Goal of the exercise
Each line below that contains "JSON" counts once; report the total and nothing more.

====

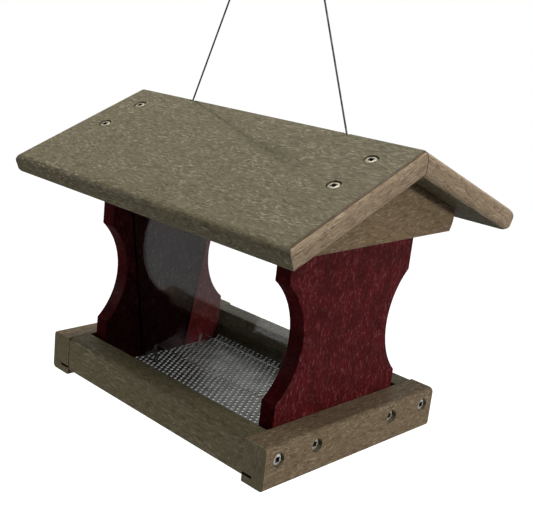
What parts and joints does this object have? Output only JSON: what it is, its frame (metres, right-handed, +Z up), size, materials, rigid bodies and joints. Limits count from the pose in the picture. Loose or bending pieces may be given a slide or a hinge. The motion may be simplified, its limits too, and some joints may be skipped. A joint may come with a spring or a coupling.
{
  "type": "hopper bird feeder",
  "caption": "Hanging hopper bird feeder with a lift-up gabled roof, waisted ends, clear leaning panes and a shallow tray with a perforated floor.",
  "frame": {"origin": "middle of the underside of the tray, on the surface that it can stand on", "axes": "+X along the ridge to the right end, +Y to the rear pane, +Z up to the hanging link"},
  "size_m": [0.275, 0.2268, 0.3995],
  "materials": {
    "driftwood_board": "grey-brown solid-colour board with fine streaks along its length",
    "red_board": "dark maroon board with pale vertical streaks",
    "clear_acrylic": "clear, polished",
    "perforated_sheet": "bare sheet with round holes",
    "screw_steel": "plated",
    "cable_steel": "stranded"
  },
  "bodies": {
    "base": {"tray_rail_right": "driftwood_board", "tray_rail_left": "driftwood_board", "tray_rail_front": "driftwood_board", "tray_rail_rear": "driftwood_board", "tray_screen": "perforated_sheet", "end_panel_right": "red_board", "end_panel_left": "red_board", "pane_front": "clear_acrylic", "pane_rear": "clear_acrylic", "rail_screw_front_left": "screw_steel", "rail_screw_front_right": "screw_steel", "rail_screw_rear_left": "screw_steel", "rail_screw_rear_right": "screw_steel", "panel_screw_front_left": "screw_steel", "panel_screw_front_right": "screw_steel", "panel_screw_rear_left": "screw_steel", "panel_screw_rear_right": "screw_steel", "cable_left_lower": "cable_steel", "cable_left_upper": "cable_steel", "cable_right_lower": "cable_steel", "cable_right_upper": "cable_steel", "cable_eye_left": "cable_steel", "cable_eye_right": "cable_steel", "crimp_sleeve_left": "screw_steel", "crimp_sleeve_right": "screw_steel", "cable_stop_left": "screw_steel", "cable_stop_right": "screw_steel", "hanging_link": "screw_steel"},
    "roof": {"roof_panel_front": "driftwood_board", "roof_panel_rear": "driftwood_board", "gable_right": "driftwood_board", "gable_left": "driftwood_board", "roof_screw_front_left_1": "screw_steel", "roof_screw_front_left_2": "screw_steel", "roof_screw_front_right_1": "screw_steel", "roof_screw_front_right_2": "screw_steel", "roof_screw_rear_left_1": "screw_steel", "roof_screw_rear_left_2": "screw_steel", "roof_screw_rear_right_1": "screw_steel", "roof_screw_rear_right_2": "screw_steel"}
  },
  "joints": [
    {"name": "roof_lift", "type": "slide", "parent": "base", "child": "roof", "axis": [0, 0, 1], "range_m": [0, 0.09], "deforming": ["cable_left_lower", "cable_right_lower", "cable_left_upper", "cable_right_upper"]}
  ]
}
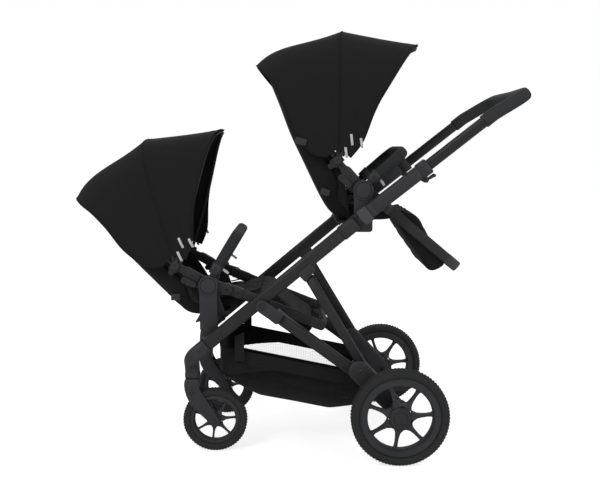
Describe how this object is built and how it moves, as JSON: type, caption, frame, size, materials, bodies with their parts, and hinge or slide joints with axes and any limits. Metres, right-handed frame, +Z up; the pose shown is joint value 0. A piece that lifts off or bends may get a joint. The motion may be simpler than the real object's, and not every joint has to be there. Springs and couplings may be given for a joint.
{
  "type": "tandem double stroller",
  "caption": "Folding tandem stroller: an upper and a lower reclining seat with canopies on a slanted frame, spoked wheels, a telescoping push handle and a net-sided basket.",
  "frame": {"origin": "on the floor, at the centre of the bounding box in plan", "axes": "+Z up, -X the way the stroller travels (the handle is at +X), +Y across it towards its right side"},
  "size_m": [1.33, 0.595, 1.2344],
  "materials": {
    "tyre_rubber": "dull dark grey foam-filled rubber",
    "rim_plastic": "satin charcoal moulded plastic",
    "frame_tube": "matt black powder coat on aluminium",
    "bracket_plastic": "fine-grained charcoal plastic",
    "cover_plastic": "satin mid-grey plastic",
    "grip_foam": "dark grey leatherette over foam",
    "canopy_fabric": "black woven fabric",
    "seat_fabric": "black padded woven fabric",
    "basket_fabric": "black fabric with a bound edge",
    "basket_net": "black open net",
    "steel": "plain steel axle"
  },
  "bodies": {
    "rear_frame": {"rear_leg_l": "frame_tube", "rear_leg_r": "frame_tube", "lower_strut_l": "frame_tube", "lower_strut_r": "frame_tube", "axle_housing_l": "bracket_plastic", "axle_housing_r": "bracket_plastic", "rear_axle": "steel"},
    "brake": {"brake_pedal": "bracket_plastic"},
    "rear_wheel_l": {"rear_rim_l": "rim_plastic", "rear_tyre_l": "tyre_rubber"},
    "rear_wheel_r": {"rear_rim_r": "rim_plastic", "rear_tyre_r": "tyre_rubber"},
    "front_frame": {"main_tube_l": "frame_tube", "main_tube_r": "frame_tube", "front_yoke": "bracket_plastic", "fold_lug_l": "bracket_plastic", "fold_lug_r": "bracket_plastic", "upper_bracket_l": "bracket_plastic", "upper_bracket_r": "bracket_plastic", "lower_bracket_l": "bracket_plastic", "lower_bracket_r": "bracket_plastic", "basket_rim": "basket_fabric", "basket_tub": "basket_fabric", "basket_net_l": "basket_net", "basket_net_r": "basket_net"},
    "caster_l": {"caster_fork_l": "bracket_plastic"},
    "caster_r": {"caster_fork_r": "bracket_plastic"},
    "front_wheel_l": {"front_rim_l": "rim_plastic", "front_tyre_l": "tyre_rubber"},
    "front_wheel_r": {"front_rim_r": "rim_plastic", "front_tyre_r": "tyre_rubber"},
    "handle_carrier": {"upper_housing_l": "bracket_plastic", "upper_housing_r": "bracket_plastic", "joint_cover_l": "cover_plastic", "joint_cover_r": "cover_plastic"},
    "trigger_l": {"telescope_trigger_l": "bracket_plastic"},
    "trigger_r": {"telescope_trigger_r": "bracket_plastic"},
    "handle": {"push_handle": "frame_tube", "handle_grip": "grip_foam"},
    "upper_seat": {"upper_seat_frame": "bracket_plastic", "upper_seat_pad": "seat_fabric", "upper_canopy_rear": "canopy_fabric", "upper_canopy_front": "canopy_fabric"},
    "upper_lever": {"upper_recline_lever": "bracket_plastic"},
    "upper_legrest": {"upper_legrest_frame": "frame_tube", "upper_legrest_pad": "seat_fabric"},
    "upper_bumper": {"upper_bumper_bar": "grip_foam"},
    "upper_bow_mid": {"upper_canopy_bow_mid": "frame_tube"},
    "upper_bow_front": {"upper_canopy_bow_front": "frame_tube"},
    "lower_seat": {"lower_seat_frame": "bracket_plastic", "lower_seat_pad": "seat_fabric", "lower_canopy_rear": "canopy_fabric", "lower_canopy_front": "canopy_fabric"},
    "lower_lever": {"lower_recline_lever": "bracket_plastic"},
    "lower_legrest": {"lower_legrest_frame": "frame_tube", "lower_legrest_pad": "seat_fabric"},
    "lower_bumper": {"lower_bumper_bar": "grip_foam"},
    "lower_bow_mid": {"lower_canopy_bow_mid": "frame_tube"},
    "lower_bow_front": {"lower_canopy_bow_front": "frame_tube"}
  },
  "joints": [
    {"name": "chassis_fold", "type": "hinge", "parent": "rear_frame", "child": "front_frame", "pos_m": [-0.09666, 0, 0.44808], "axis": [0, -1, 0], "range_deg": [0, 60]},
    {"name": "handle_fold", "type": "hinge", "parent": "front_frame", "child": "handle_carrier", "pos_m": [0.19365, 0, 0.70688], "axis": [0, -1, 0], "range_deg": [0, 110]},
    {"name": "handle_telescope", "type": "slide", "parent": "handle_carrier", "child": "handle", "axis": [0.7848, 0, 0.6198], "range_m": [-0.1, 0.05]},
    {"name": "rear_wheel_spin_l", "type": "hinge", "parent": "rear_frame", "child": "rear_wheel_l", "pos_m": [0.2945, -0.275, 0.14], "axis": [0, 1, 0], "continuous": true},
    {"name": "rear_wheel_spin_r", "type": "hinge", "parent": "rear_frame", "child": "rear_wheel_r", "pos_m": [0.2945, 0.275, 0.14], "axis": [0, 1, 0], "continuous": true},
    {"name": "caster_swivel_l", "type": "hinge", "parent": "front_frame", "child": "caster_l", "pos_m": [-0.3055, -0.165, 0.2225], "axis": [0, 0, 1], "continuous": true},
    {"name": "caster_swivel_r", "type": "hinge", "parent": "front_frame", "child": "caster_r", "pos_m": [-0.3055, 0.165, 0.2225], "axis": [0, 0, 1], "continuous": true},
    {"name": "front_wheel_spin_l", "type": "hinge", "parent": "caster_l", "child": "front_wheel_l", "pos_m": [-0.2401, -0.165, 0.095], "axis": [0, 1, 0], "continuous": true},
    {"name": "front_wheel_spin_r", "type": "hinge", "parent": "caster_r", "child": "front_wheel_r", "pos_m": [-0.2401, 0.165, 0.095], "axis": [0, 1, 0], "continuous": true},
    {"name": "brake_press", "type": "hinge", "parent": "rear_frame", "child": "brake", "pos_m": [0.2945, 0, 0.14], "axis": [0, 1, 0], "range_deg": [0, 22]},
    {"name": "telescope_trigger_press_l", "type": "slide", "parent": "handle_carrier", "child": "trigger_l", "axis": [-0.6198, 0, 0.7848], "range_m": [0, 0.003], "stiffness_N_per_m": 400, "springref_m": -0.002},
    {"name": "telescope_trigger_press_r", "type": "slide", "parent": "handle_carrier", "child": "trigger_r", "axis": [-0.6198, 0, 0.7848], "range_m": [0, 0.003], "stiffness_N_per_m": 400, "springref_m": -0.002},
    {"name": "upper_recline", "type": "hinge", "parent": "front_frame", "child": "upper_seat", "pos_m": [0.19147, 0, 0.77496], "axis": [0, -1, 0], "range_deg": [-8, 12]},
    {"name": "upper_recline_lever_press", "type": "hinge", "parent": "upper_seat", "child": "upper_lever", "pos_m": [0.15147, -0.172, 0.78896], "axis": [0, 1, 0], "range_deg": [0, 10], "stiffness_Nm_per_rad": 0.3, "springref_deg": -9.74},
    {"name": "upper_legrest_tilt", "type": "hinge", "parent": "upper_seat", "child": "upper_legrest", "pos_m": [0.23627, 0, 0.74476], "axis": [0, -1, 0], "range_deg": [-30, 16]},
    {"name": "upper_bumper_release", "type": "slide", "parent": "upper_seat", "child": "upper_bumper", "axis": [0.6691, 0, 0.7431], "range_m": [0, 0.04]},
    {"name": "upper_canopy_mid", "type": "hinge", "parent": "upper_seat", "child": "upper_bow_mid", "pos_m": [0.11797, 0, 0.85946], "axis": [0, -1, 0], "range_deg": [0, 30], "deforming": ["upper_canopy_rear", "upper_canopy_front"]},
    {"name": "upper_canopy_front_bow", "type": "hinge", "parent": "upper_bow_mid", "child": "upper_bow_front", "pos_m": [0.11797, 0, 0.85946], "axis": [0, -1, 0], "range_deg": [0, 30]},
    {"name": "lower_recline", "type": "hinge", "parent": "front_frame", "child": "lower_seat", "pos_m": [-0.25354, 0, 0.49999], "axis": [0, -1, 0], "range_deg": [-8, 12]},
    {"name": "lower_recline_lever_press", "type": "hinge", "parent": "lower_seat", "child": "lower_lever", "pos_m": [-0.2959, -0.172, 0.50094], "axis": [0, 1, 0], "range_deg": [0, 10], "stiffness_Nm_per_rad": 0.3, "springref_deg": -9.74},
    {"name": "lower_legrest_tilt", "type": "hinge", "parent": "lower_seat", "child": "lower_legrest", "pos_m": [-0.2016, 0, 0.48511], "axis": [0, -1, 0], "range_deg": [-12, 16]},
    {"name": "lower_bumper_release", "type": "slide", "parent": "lower_seat", "child": "lower_bumper", "axis": [0.4067, 0, 0.9135], "range_m": [0, 0.04]},
    {"name": "lower_canopy_mid", "type": "hinge", "parent": "lower_seat", "child": "lower_bow_mid", "pos_m": [-0.34955, 0, 0.55764], "axis": [0, -1, 0], "range_deg": [0, 30], "deforming": ["lower_canopy_rear", "lower_canopy_front"]},
    {"name": "lower_canopy_front_bow", "type": "hinge", "parent": "lower_bow_mid", "child": "lower_bow_front", "pos_m": [-0.34955, 0, 0.55764], "axis": [0, -1, 0], "range_deg": [0, 30]}
  ],
  "couplings": [
    {"joint": "handle_fold", "follows": "chassis_fold", "ratio": 1.8333},
    {"joint": "upper_canopy_front_bow", "follows": "upper_canopy_mid", "ratio": 1},
    {"joint": "lower_canopy_front_bow", "follows": "lower_canopy_mid", "ratio": 1},
    {"joint": "telescope_trigger_press_r", "follows": "telescope_trigger_press_l", "ratio": 1}
  ]
}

====

Exercise solution
2